Un po’ troppo forzato anche l’inserimento di un fatto di cronaca legato ai Cie, anche se appare palese il legame con alcune delle lotte operaie di Francesco Lorusso, così come il riferimento allo smarrimento dei valori di sinistra.
Chiedi chi era Francesco è uno spettacolo, per quanto interessante per alcune scelte estreme, non completamente riuscito. Troppi toni didascalici e troppa aria di nostalgia. Se penso per esempio alla leggera aria di scanzonato confronto che anima Personale Politico Penthotal del Teatro della Piccionaia, dove da una parte si rievoca tutto il mondo che animò quei fatidici giorni tra il ’76 e il ’77 fino alla strage di Bologna, e in cui si apre in scena un reale confronto tra l’oggi dei rapper e il passato rievocato con il linguaggio di Pazienza, trovo che Chiedi chi era Francesco pecca di eccessiva rigidità, quasi da romanzo a tesi.
C’è una certa smania di voler dire, di voler rabbiosamente segnalare, come di trauma non superato, di qualcosa ancora presente nelle vite e non pienamente metabolizzato così da divenir materiale di nuova narrazione. È come se ci fosse troppo coinvolgimento da parte degli autori, un essere parte in causa che impedisce una reale distanza dai fatti narrati.
Fenomeno questo che vizia anche il secondo spettacolo che ha animato l’apertura della stagione di Officine Caos: Giselle, una parte di Carmelo di Erika Di Crescenzo/Cie la Bagarre. Come già in altre performance della Di Crescenzo, penso ad esempio Per il bene di Carmelo, la presenza del maestro è troppo ingombrante e scomoda. L’innamoramento verso Carmelo, un CB che appare in voce con pezzi tratti da Homelette for Hamlet o Hamlet Suite, è ironico, divertente, leggiero ma non pienamente convincente perché il maestro non è stato ucciso del tutto. Resta in scena con la sua presenza invadente, a ricordar che i morti non son veramente morti, che come il fantasma del padre di Amleto appaiono e ritornano dall’oltretomba.
Mi piacerebbe che Erika Di Crescenzo lasciasse sbocciare il suo talento lontano da CB, che lasciasse il suo innamorato e diventasse autrice di sé più che metteuse en scene di cadaveri eccellenti.

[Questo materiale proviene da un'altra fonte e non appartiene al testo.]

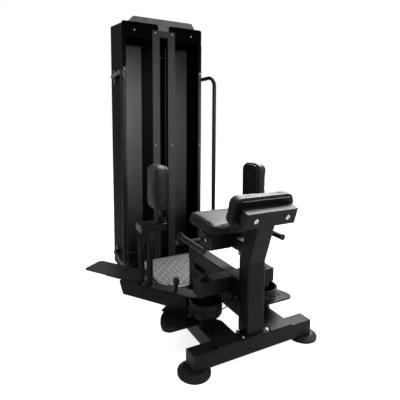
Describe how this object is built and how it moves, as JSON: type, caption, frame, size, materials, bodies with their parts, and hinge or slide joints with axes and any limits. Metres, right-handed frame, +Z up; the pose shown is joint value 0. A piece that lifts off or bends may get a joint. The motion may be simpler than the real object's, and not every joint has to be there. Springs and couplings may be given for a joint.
{
  "type": "hip adductor abductor machine",
  "caption": "Seated inner and outer thigh machine: swinging leg arms with knee pads and foot plates, range selectors, and a weight stack in a tall tower.",
  "frame": {"origin": "on the floor, in the middle of the whole machine", "axes": "+X to the seated user's right, +Y from the seat to the weight tower, +Z up"},
  "size_m": [1.3584, 1.5771, 1.951],
  "materials": {
    "frame_black": "semi-gloss black powder coat",
    "panel_black": "gloss black powder coat",
    "vinyl_black": "black synthetic leather",
    "rubber_black": "matte black rubber",
    "bolt_silver": "zinc plated",
    "tread_silver": "bright chequered plate",
    "cap_grey": "moulded dark grey",
    "plate_black": "painted black cast plate",
    "cable_black": "nylon sleeve over steel wire",
    "grip_black": "textured grip",
    "pulley_black": "moulded nylon"
  },
  "bodies": {
    "frame": {"rear_foot_bar": "frame_black", "rubber_feet": "rubber_black", "tube_caps": "rubber_black", "floor_rails": "frame_black", "front_crossbar": "frame_black", "base_plates": "frame_black", "front_leg": "frame_black", "lower_beam": "frame_black", "upper_beam": "frame_black", "pivot_crossbeams": "frame_black", "pivot_bearings": "frame_black", "seat_post": "frame_black", "leaning_post": "frame_black", "seat_branch": "frame_black", "seat_box": "frame_black", "seat_cushion": "vinyl_black", "lumbar_box": "frame_black", "back_cushion": "vinyl_black", "cushion_boards": "pulley_black", "handle_bar": "frame_black", "hand_grips": "grip_black", "tread_plate": "tread_silver", "tower_base": "frame_black", "tower_side_panels": "panel_black", "tower_back_panel": "panel_black", "tower_columns": "frame_black", "tower_headers": "frame_black", "tower_top_cap": "cap_grey", "side_guard_rails": "frame_black", "guide_rods": "bolt_silver", "stack_bumpers": "rubber_black", "weight_plates": "plate_black", "frame_bolts": "bolt_silver", "panel_screws": "bolt_silver", "pulley_axles": "bolt_silver", "cables": "cable_black"},
    "stack": {"lifted_plates": "plate_black", "selector_stem": "bolt_silver", "cable_drops": "cable_black"},
    "stack_pin": {"weight_pin": "bolt_silver"},
    "left_drum": {"drum_left": "frame_black"},
    "right_drum": {"drum_right": "frame_black"},
    "left_arm": {"arm_left": "frame_black", "arm_caps_left": "frame_black", "foot_plate_left": "frame_black"},
    "right_arm": {"arm_right": "frame_black", "arm_caps_right": "frame_black", "foot_plate_right": "frame_black"},
    "left_pull_pin": {"pull_pin_left": "grip_black"},
    "right_pull_pin": {"pull_pin_right": "grip_black"},
    "left_knee": {"knee_pad_left": "vinyl_black", "pad_frame_left": "frame_black"},
    "right_knee": {"knee_pad_right": "vinyl_black", "pad_frame_right": "frame_black"},
    "left_guide_pulley": {"guide_pulley_left": "pulley_black"},
    "right_guide_pulley": {"guide_pulley_right": "pulley_black"},
    "upper_leg_pulleys": {"leg_pulleys_upper": "pulley_black"},
    "lower_leg_pulleys": {"leg_pulleys_lower": "pulley_black"},
    "lower_tower_pulleys": {"tower_pulleys_lower": "pulley_black"},
    "upper_tower_pulleys": {"tower_pulleys_upper": "pulley_black"}
  },
  "joints": [
    {"name": "left_drum_turn", "type": "hinge", "parent": "frame", "child": "left_drum", "pos_m": [-0.183, -0.48786, 0.2], "axis": [0, 0, -1], "range_deg": [0, 36]},
    {"name": "right_drum_turn", "type": "hinge", "parent": "frame", "child": "right_drum", "pos_m": [0.183, -0.48786, 0.2], "axis": [0, 0, 1], "range_deg": [0, 36]},
    {"name": "left_range", "type": "hinge", "parent": "left_drum", "child": "left_arm", "pos_m": [-0.183, -0.48786, 0.2], "axis": [0, 0, 1], "range_deg": [0, 39]},
    {"name": "left_pull_pin_slide", "type": "slide", "parent": "left_arm", "child": "left_pull_pin", "axis": [0, 0, -1], "range_m": [0, 0.016]},
    {"name": "left_pad_swivel", "type": "hinge", "parent": "left_arm", "child": "left_knee", "pos_m": [-0.30999, -0.20986, 0.7], "axis": [0, 0, 1], "range_deg": [0, 180]},
    {"name": "right_range", "type": "hinge", "parent": "right_drum", "child": "right_arm", "pos_m": [0.183, -0.48786, 0.2], "axis": [0, 0, -1], "range_deg": [0, 39]},
    {"name": "right_pull_pin_slide", "type": "slide", "parent": "right_arm", "child": "right_pull_pin", "axis": [0, 0, -1], "range_m": [0, 0.016]},
    {"name": "right_pad_swivel", "type": "hinge", "parent": "right_arm", "child": "right_knee", "pos_m": [0.30999, -0.20986, 0.7], "axis": [0, 0, -1], "range_deg": [0, 180]},
    {"name": "stack_lift", "type": "slide", "parent": "frame", "child": "stack", "axis": [0, 0, 1], "range_m": [0, 0.0581], "deforming": ["cable_drops"]},
    {"name": "stack_pin_pull", "type": "slide", "parent": "stack", "child": "stack_pin", "axis": [0, -1, 0], "range_m": [0, 0.075]},
    {"name": "left_guide_spin", "type": "hinge", "parent": "frame", "child": "left_guide_pulley", "pos_m": [-0.038, -0.55986, 0.265], "axis": [0, 0, -1], "range_deg": [0, 117.7]},
    {"name": "right_guide_spin", "type": "hinge", "parent": "frame", "child": "right_guide_pulley", "pos_m": [0.038, -0.55986, 0.265], "axis": [0, 0, 1], "range_deg": [0, 117.7]},
    {"name": "upper_leg_spin", "type": "hinge", "parent": "frame", "child": "upper_leg_pulleys", "pos_m": [0, -0.06786, 0.24], "axis": [1, 0, 0], "range_deg": [0, 131.8]},
    {"name": "lower_leg_spin", "type": "hinge", "parent": "frame", "child": "lower_leg_pulleys", "pos_m": [0, -0.01786, 0.074], "axis": [-1, 0, 0], "range_deg": [0, 131.8]},
    {"name": "lower_tower_spin", "type": "hinge", "parent": "frame", "child": "lower_tower_pulleys", "pos_m": [0, 0.65614, 0.097], "axis": [-1, 0, 0], "range_deg": [0, 69.1]},
    {"name": "upper_tower_spin", "type": "hinge", "parent": "frame", "child": "upper_tower_pulleys", "pos_m": [0, 0.64614, 1.701], "axis": [-1, 0, 0], "range_deg": [0, 57.4]}
  ],
  "couplings": [
    {"joint": "right_drum_turn", "follows": "left_drum_turn", "ratio": 1},
    {"joint": "stack_lift", "follows": "left_drum_turn", "m_per_rad": 0.0908},
    {"joint": "left_guide_spin", "follows": "left_drum_turn", "ratio": 3.2429},
    {"joint": "right_guide_spin", "follows": "left_drum_turn", "ratio": 3.2429},
    {"joint": "upper_leg_spin", "follows": "left_drum_turn", "ratio": 3.632},
    {"joint": "lower_leg_spin", "follows": "left_drum_turn", "ratio": 3.632},
    {"joint": "lower_tower_spin", "follows": "left_drum_turn", "ratio": 1.8917},
    {"joint": "upper_tower_spin", "follows": "left_drum_turn", "ratio": 1.5655}
  ]
}
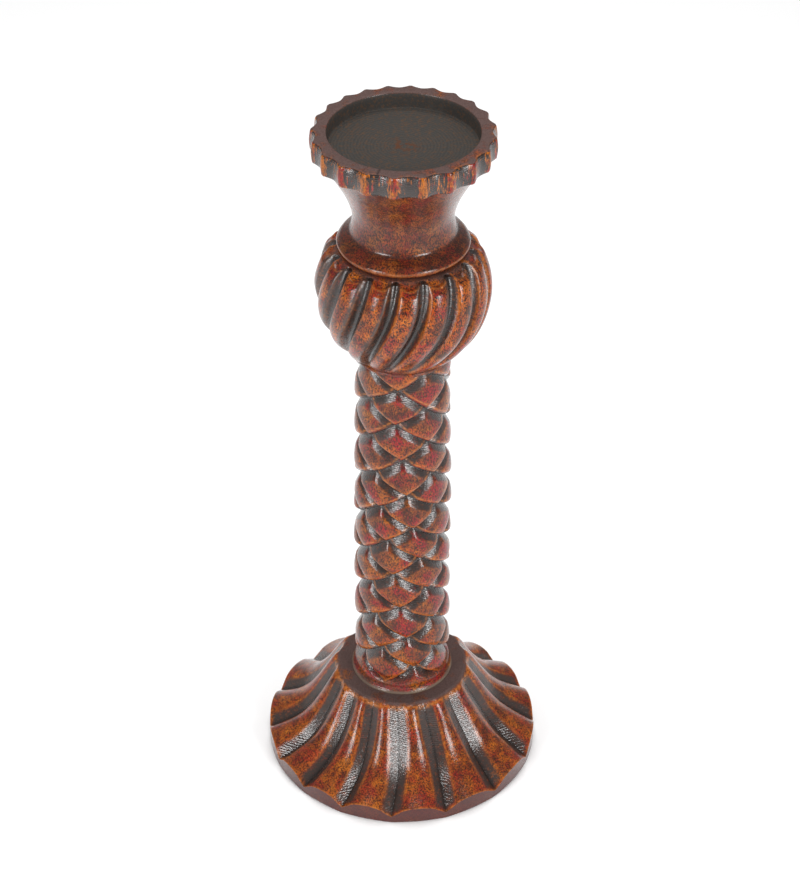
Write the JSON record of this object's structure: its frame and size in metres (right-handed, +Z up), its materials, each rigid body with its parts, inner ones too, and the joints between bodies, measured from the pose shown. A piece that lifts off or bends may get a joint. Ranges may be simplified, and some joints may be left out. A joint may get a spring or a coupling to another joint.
{
  "type": "candlestick",
  "caption": "Turned and carved wooden candlestick: lobed base, diamond-carved column, swirling gadrooned bulb and a fluted cup with a shallow recess for a pillar candle.",
  "frame": {"origin": "middle of the base's underside, on the surface it stands on", "axes": "+Z up along the turning axis, -Y towards the front"},
  "size_m": [0.117, 0.117, 0.305],
  "materials": {
    "base_lacquer": "glossy aged lacquer, orange-brown crowns and dark grooves",
    "column_lacquer": "glossy aged lacquer, orange-brown bosses and grey-black grooves",
    "bulb_lacquer": "glossy aged lacquer with worn orange edges",
    "cup_lacquer": "satin aged lacquer, black in the flutes and in the recess",
    "dowel_beech": "raw, unfinished"
  },
  "bodies": {
    "root": {"base": "base_lacquer", "column": "column_lacquer", "bulb": "bulb_lacquer", "candle_cup": "cup_lacquer", "base_dowel": "dowel_beech", "column_dowel": "dowel_beech", "cup_dowel": "dowel_beech"}
  },
  "joints": []
}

Un inizio leggermente sottotono in questa stagione alle Officine Caos, non tanto per gli spettacoli quanto per una ridondanza con il cartellone di Differenti Sensazioni terminato da poi due soli mesi. Troppi i ritorni come quello di Teatro del Lemming o di Teatro Nucleo oltre a quelli di Teatri di Vita e della Di Crescenzo. Se non conoscessi la serietà del lavoro di Stalker Teatro mi sembrerebbe una mancanza di fantasia e di una stanchezza nella direzione artistica. Non mancano le novità soprattutto dall’estero che nel proseguo della stagione non mancheremo di segnalare.